|
Wieluń - forum, informacje, ogłoszenia
|
|
Filozofia/Religia/Etyka - Homoseksualizm w Kościele
cogito - 2012-09-24, 15:45 Temat postu: Homoseksualizm w Kościele
Cytat: | Kościół katolicki potępia gejów, ale toleruje homoksięży – czytamy na łamach najnowszego wydania "Newsweeka". Tygodnik przygląda się ujawnionemu przez Tomasza Terlikowskiego i ks. Tadeusza Isakowicza-Zaleskiego homolobby w polskim Kościele, którego struktura przypomina chicagowską mafię. |
Cały tekst pod linkiem.
"Newsweek": seks po bożemu, czyli homoseksualna mafia w polskim Kościele
miko 005 - 2012-09-25, 08:50
Pewnie gdybym teraz na homoseksualistę w cywilu powiedział "pedał", naraziłbym się na atak ze strony forumowiczów. Ale ten sam "pedał" wypowiedziany tutaj pod adresem księży byłoby nagrodzony aplauzem.
Jestem przeciwnikiem praktyk homoseksualnych, tym bardziej pedofilskich i to bez znaczenia, u ludzi w; dresach, garniturach, czy w sutannach. Oczywiście naganne jest to, że kler maskuje swoich "chorych". Ale jak są: homoseksualiści, erotomani, pedofile i jeszcze cała zgraja innych zboczeńców. To nie da ich się uniknąć również w środowisku kleru, to w końcu tacy sami ludzie z krwi i kości, oraz z tymi samymi ułomnościami co cała reszta.

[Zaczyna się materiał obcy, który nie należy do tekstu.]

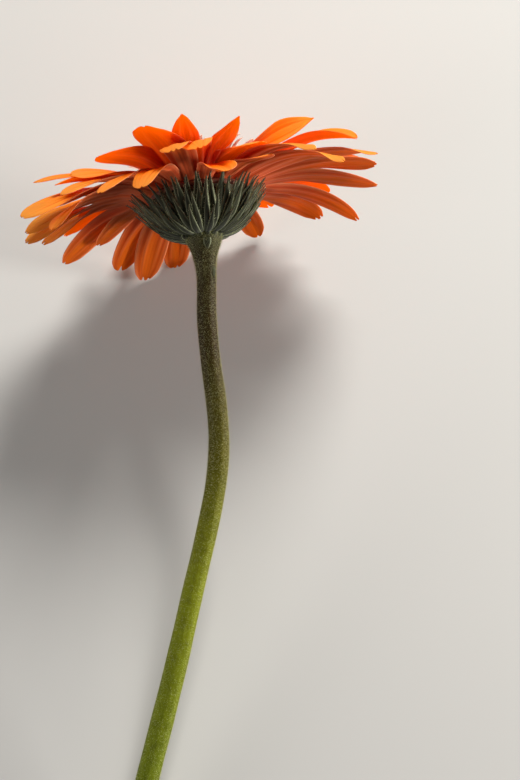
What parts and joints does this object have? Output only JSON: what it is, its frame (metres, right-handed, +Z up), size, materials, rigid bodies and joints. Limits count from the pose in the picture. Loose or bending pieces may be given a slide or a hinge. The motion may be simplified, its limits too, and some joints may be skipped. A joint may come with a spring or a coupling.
{
  "type": "gerbera daisy cut flower",
  "caption": "Cut gerbera daisy lying on its side: toothed orange ray petals in two rows round a pale crown and disc, a green cup of pointed bracts, and a long bare curved stem",
  "frame": {"origin": "on the surface, under the middle of the flower's bounding box", "axes": "+Y along the flower from the cut end of the stem towards the bloom's face, +X across it, +Z up from the surface that it lies on"},
  "size_m": [0.1109, 0.2599, 0.0975],
  "materials": {
    "stem": "matt, finely hairy",
    "bracts": "matt, hairy",
    "petals": "satin, velvety",
    "crown": "satin",
    "disc": "matt"
  },
  "bodies": {
    "root": {"stem": "stem", "involucre": "bracts", "ray_petals": "petals", "crown_florets": "crown", "disc_florets": "disc"}
  },
  "joints": []
}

Teraz należy tylko podjąć męską decyzję, wyżynamy całe to towarzystwo, mówię tu o wszystkich "innych", czy próbujemy z nimi żyć. Ale jak z nimi, to z "innym" klerem również. I o ile w tym laicko - ateistycznym świecie nie każdy to ..., tak i wśród księży, nie każdy z nich interesuje się tylko męskim członkiem i drugą stroną
Nie mniej problem jest i kler musi podjąć jakieś kroki w celu przywrócenia normalności w kościele. Chociaż, niby ten cały homoseksualizm, to według sporego procenta polskich obywateli już teraz do normalności też należy. Świat się zmienia
kamdo - 2014-02-20, 12:28
Ksiądz też człowiek, chociaż fakt, że "swoich" kryją a na innych wskazują palcem. Nie jestem ani za homoseksualizmem ani za kościołem...
mcdek - 2014-02-25, 14:18
Homoseksualizm nie jest szkodliwy ani w Kościele ani poza nim. Stąd dziwna nagonka na homoseksualistów w ogóle. Jakie ma znaczenie czy ksiądz współżyje z gosposią czy z proboszczem? Z kozą byłoby gorzej, bo to już znęcanie się nad zwierzęciem
daff - 2014-02-25, 15:39
mcdek napisał/a: | Jakie ma znaczenie czy ksiądz współżyje z gosposią czy z proboszczem? |
Niewielkie. W każdym przypadku łamie celibat.